Exercise goal -> For the material that follows, return exactly the lines from the one with "addPiece('base_cap', baseCap(), blackPlastic);" through the one with "obj.matrix_parent_inverse = Matrix.Identity(4)", both ends included.

[Entries with model source code]
================
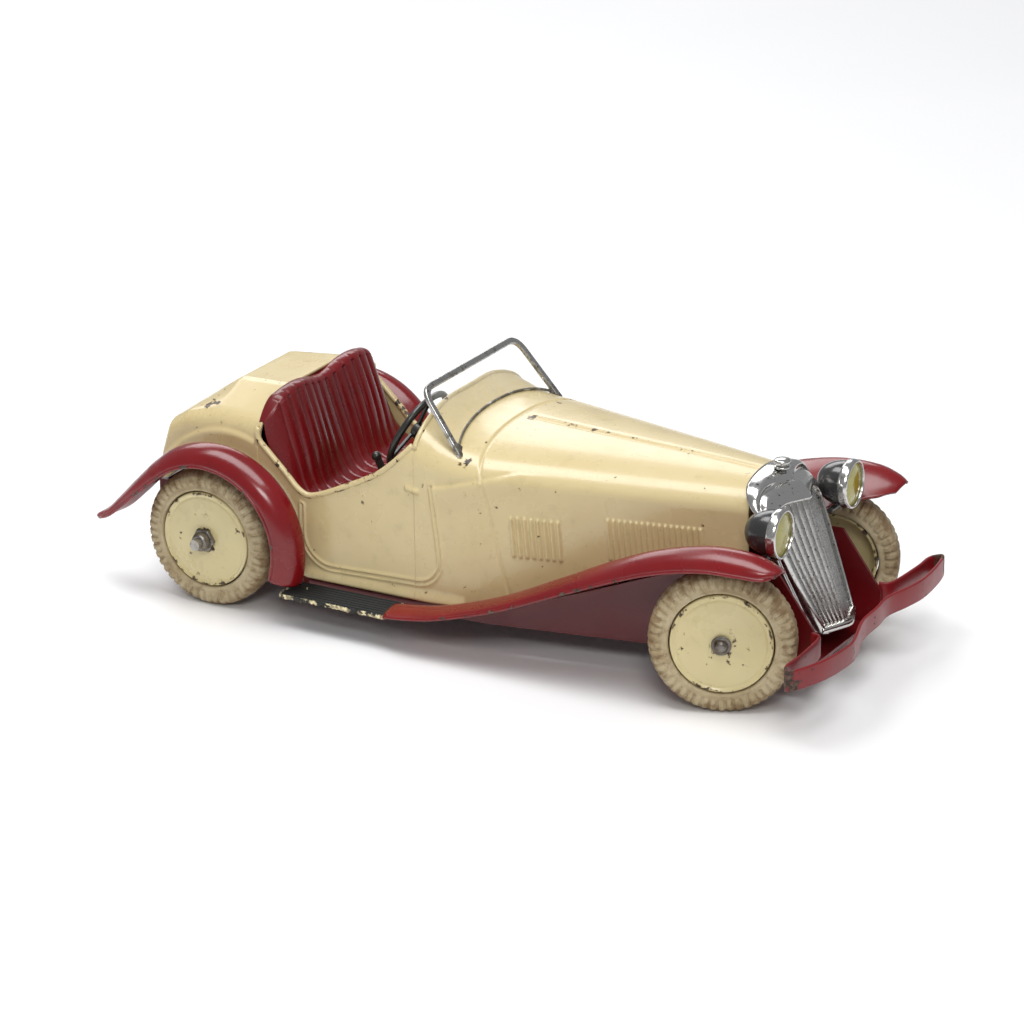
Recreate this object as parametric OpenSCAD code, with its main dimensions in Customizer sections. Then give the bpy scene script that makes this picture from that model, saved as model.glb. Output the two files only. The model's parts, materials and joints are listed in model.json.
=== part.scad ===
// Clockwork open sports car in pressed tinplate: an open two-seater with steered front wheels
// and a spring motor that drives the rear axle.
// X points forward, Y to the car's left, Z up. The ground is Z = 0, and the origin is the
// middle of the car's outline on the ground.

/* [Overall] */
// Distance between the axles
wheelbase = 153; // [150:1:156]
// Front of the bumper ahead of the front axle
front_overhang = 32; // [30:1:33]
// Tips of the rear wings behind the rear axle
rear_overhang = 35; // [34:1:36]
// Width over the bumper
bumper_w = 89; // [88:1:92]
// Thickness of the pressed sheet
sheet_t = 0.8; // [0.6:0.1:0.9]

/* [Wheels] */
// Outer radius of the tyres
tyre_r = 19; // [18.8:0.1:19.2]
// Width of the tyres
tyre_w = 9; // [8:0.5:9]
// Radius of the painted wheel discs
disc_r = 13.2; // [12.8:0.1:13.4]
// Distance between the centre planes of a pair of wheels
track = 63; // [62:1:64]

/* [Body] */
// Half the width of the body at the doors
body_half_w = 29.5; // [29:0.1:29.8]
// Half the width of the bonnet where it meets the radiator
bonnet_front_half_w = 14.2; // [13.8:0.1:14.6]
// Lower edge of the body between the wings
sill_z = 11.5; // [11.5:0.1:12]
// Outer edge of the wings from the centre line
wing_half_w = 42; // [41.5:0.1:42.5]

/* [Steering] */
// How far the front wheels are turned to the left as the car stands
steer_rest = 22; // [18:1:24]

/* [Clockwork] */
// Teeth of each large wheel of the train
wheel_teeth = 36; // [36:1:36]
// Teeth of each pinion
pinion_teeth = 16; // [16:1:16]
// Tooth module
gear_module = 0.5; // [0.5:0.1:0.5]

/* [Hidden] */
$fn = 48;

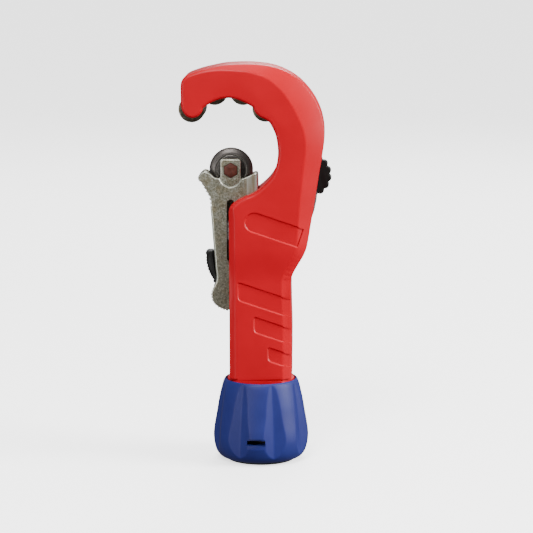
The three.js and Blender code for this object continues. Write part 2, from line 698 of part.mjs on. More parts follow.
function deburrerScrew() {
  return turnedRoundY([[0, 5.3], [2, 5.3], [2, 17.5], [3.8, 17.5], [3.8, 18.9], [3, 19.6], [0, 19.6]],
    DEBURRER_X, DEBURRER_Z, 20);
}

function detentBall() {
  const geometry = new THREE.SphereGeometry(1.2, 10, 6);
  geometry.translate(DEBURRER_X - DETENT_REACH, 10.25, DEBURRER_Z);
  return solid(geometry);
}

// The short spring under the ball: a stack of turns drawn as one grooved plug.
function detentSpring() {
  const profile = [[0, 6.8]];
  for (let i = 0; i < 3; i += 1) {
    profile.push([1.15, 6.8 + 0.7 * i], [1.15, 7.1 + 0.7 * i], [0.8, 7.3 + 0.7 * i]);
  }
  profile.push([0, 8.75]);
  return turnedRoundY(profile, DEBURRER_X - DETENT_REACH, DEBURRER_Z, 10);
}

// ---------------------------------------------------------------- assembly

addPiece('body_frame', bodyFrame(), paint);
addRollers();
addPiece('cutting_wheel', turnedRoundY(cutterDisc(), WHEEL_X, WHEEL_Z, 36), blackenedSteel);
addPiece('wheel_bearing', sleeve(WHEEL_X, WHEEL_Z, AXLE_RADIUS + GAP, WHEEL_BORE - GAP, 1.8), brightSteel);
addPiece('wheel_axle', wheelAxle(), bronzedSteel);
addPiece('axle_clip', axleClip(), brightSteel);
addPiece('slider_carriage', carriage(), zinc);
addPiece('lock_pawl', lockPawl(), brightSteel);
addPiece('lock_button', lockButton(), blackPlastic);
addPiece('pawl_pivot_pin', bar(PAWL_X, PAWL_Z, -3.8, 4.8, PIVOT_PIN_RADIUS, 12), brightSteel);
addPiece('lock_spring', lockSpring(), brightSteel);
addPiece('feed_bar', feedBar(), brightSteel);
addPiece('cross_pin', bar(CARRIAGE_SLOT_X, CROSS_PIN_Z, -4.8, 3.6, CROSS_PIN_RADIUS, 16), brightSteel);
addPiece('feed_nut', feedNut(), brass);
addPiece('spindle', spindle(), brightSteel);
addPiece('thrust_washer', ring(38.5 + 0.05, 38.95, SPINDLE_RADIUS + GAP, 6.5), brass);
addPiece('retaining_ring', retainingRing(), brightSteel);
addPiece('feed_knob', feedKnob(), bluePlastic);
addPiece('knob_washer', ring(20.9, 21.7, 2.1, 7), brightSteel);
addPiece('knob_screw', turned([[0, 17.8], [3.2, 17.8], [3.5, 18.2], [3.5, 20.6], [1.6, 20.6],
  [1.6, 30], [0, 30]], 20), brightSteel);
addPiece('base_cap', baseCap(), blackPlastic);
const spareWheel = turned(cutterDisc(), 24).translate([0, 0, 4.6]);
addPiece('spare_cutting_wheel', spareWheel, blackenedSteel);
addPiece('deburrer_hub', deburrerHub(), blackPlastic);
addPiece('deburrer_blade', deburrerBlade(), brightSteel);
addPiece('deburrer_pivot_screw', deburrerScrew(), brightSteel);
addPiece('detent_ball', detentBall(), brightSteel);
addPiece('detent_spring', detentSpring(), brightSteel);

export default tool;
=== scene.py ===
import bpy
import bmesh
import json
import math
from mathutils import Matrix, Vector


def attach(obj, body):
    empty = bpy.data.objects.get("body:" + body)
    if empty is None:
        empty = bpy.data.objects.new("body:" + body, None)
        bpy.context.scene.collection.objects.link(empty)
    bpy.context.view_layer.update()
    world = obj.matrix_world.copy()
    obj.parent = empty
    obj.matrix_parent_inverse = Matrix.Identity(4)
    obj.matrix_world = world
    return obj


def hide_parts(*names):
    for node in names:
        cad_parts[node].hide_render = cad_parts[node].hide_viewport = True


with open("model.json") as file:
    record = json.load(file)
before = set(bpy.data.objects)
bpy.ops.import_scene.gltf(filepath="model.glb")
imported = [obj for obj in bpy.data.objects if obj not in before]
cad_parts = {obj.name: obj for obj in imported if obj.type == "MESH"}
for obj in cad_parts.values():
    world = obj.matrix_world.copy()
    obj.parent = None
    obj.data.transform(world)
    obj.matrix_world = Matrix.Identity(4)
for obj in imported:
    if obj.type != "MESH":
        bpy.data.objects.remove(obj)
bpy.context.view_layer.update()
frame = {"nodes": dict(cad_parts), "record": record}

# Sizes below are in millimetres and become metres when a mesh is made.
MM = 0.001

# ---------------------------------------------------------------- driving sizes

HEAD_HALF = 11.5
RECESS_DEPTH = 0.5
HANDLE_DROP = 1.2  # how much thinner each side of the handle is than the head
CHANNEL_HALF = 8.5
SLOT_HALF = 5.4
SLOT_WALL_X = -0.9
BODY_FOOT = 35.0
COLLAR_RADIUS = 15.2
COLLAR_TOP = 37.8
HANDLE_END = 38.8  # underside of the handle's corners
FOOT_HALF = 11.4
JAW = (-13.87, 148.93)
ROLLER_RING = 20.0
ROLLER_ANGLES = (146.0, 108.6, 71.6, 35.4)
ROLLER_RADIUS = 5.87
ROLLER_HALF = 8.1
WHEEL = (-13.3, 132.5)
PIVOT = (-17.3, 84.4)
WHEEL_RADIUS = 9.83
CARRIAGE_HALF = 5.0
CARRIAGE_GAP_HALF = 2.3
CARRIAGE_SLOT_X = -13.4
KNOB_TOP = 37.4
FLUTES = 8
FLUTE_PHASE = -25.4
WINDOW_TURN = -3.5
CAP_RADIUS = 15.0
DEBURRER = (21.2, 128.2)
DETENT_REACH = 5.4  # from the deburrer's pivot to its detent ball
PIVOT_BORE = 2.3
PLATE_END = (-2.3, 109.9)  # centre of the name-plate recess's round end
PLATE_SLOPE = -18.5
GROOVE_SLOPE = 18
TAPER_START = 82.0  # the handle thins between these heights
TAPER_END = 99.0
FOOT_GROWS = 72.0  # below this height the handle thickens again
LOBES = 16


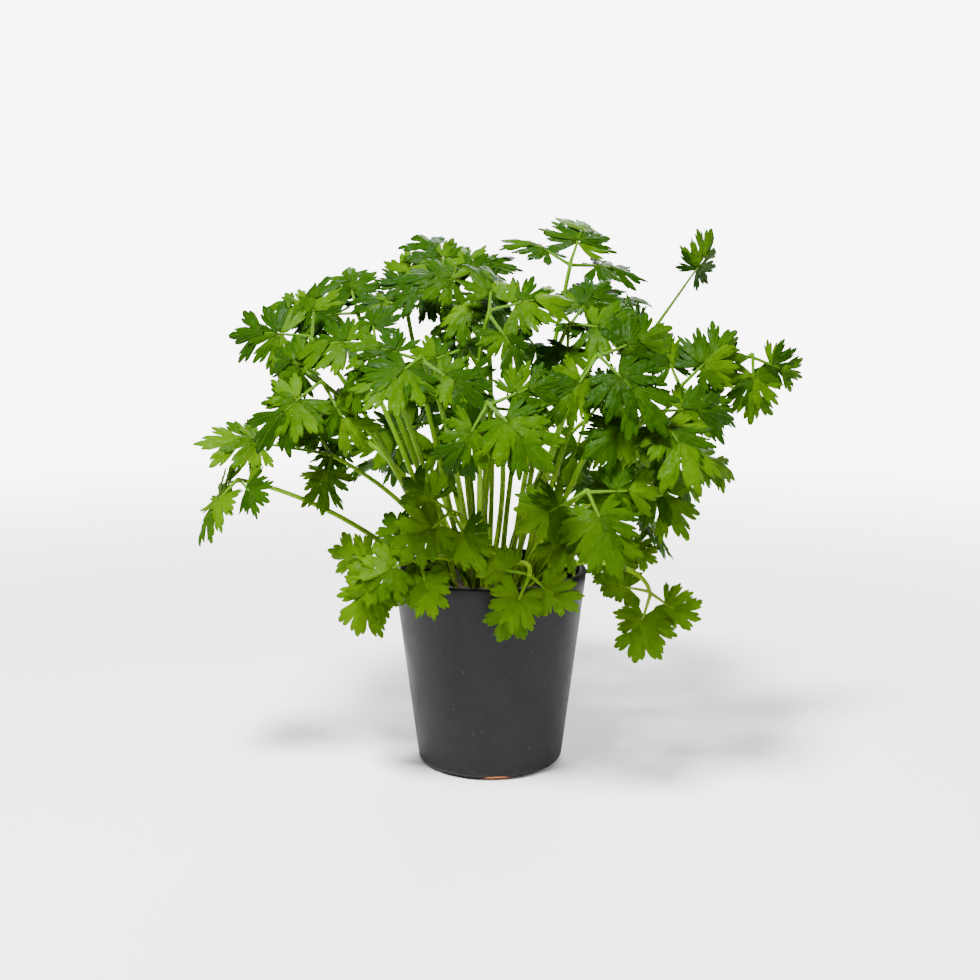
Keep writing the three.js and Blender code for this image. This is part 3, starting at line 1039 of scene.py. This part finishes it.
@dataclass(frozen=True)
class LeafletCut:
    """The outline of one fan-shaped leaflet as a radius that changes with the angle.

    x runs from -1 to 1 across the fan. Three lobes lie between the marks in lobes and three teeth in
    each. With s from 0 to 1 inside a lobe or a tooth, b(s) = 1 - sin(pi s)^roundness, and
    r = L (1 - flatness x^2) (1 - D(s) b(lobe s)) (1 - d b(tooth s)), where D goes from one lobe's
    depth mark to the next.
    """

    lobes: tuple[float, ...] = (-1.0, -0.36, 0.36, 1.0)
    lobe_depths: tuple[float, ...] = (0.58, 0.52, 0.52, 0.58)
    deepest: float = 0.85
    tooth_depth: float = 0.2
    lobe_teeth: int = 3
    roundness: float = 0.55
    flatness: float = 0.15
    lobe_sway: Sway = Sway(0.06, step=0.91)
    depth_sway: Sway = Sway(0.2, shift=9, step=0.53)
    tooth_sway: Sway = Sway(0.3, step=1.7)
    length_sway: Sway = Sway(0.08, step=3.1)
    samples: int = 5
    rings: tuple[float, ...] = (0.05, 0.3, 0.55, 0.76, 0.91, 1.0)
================
Result of the task ->
addPiece('base_cap', baseCap(), blackPlastic);
const spareWheel = turned(cutterDisc(), 24).translate([0, 0, 4.6]);
addPiece('spare_cutting_wheel', spareWheel, blackenedSteel);
addPiece('deburrer_hub', deburrerHub(), blackPlastic);
addPiece('deburrer_blade', deburrerBlade(), brightSteel);
addPiece('deburrer_pivot_screw', deburrerScrew(), brightSteel);
addPiece('detent_ball', detentBall(), brightSteel);
addPiece('detent_spring', detentSpring(), brightSteel);

export default tool;
=== scene.py ===
import bpy
import bmesh
import json
import math
from mathutils import Matrix, Vector


def attach(obj, body):
    empty = bpy.data.objects.get("body:" + body)
    if empty is None:
        empty = bpy.data.objects.new("body:" + body, None)
        bpy.context.scene.collection.objects.link(empty)
    bpy.context.view_layer.update()
    world = obj.matrix_world.copy()
    obj.parent = empty
    obj.matrix_parent_inverse = Matrix.Identity(4)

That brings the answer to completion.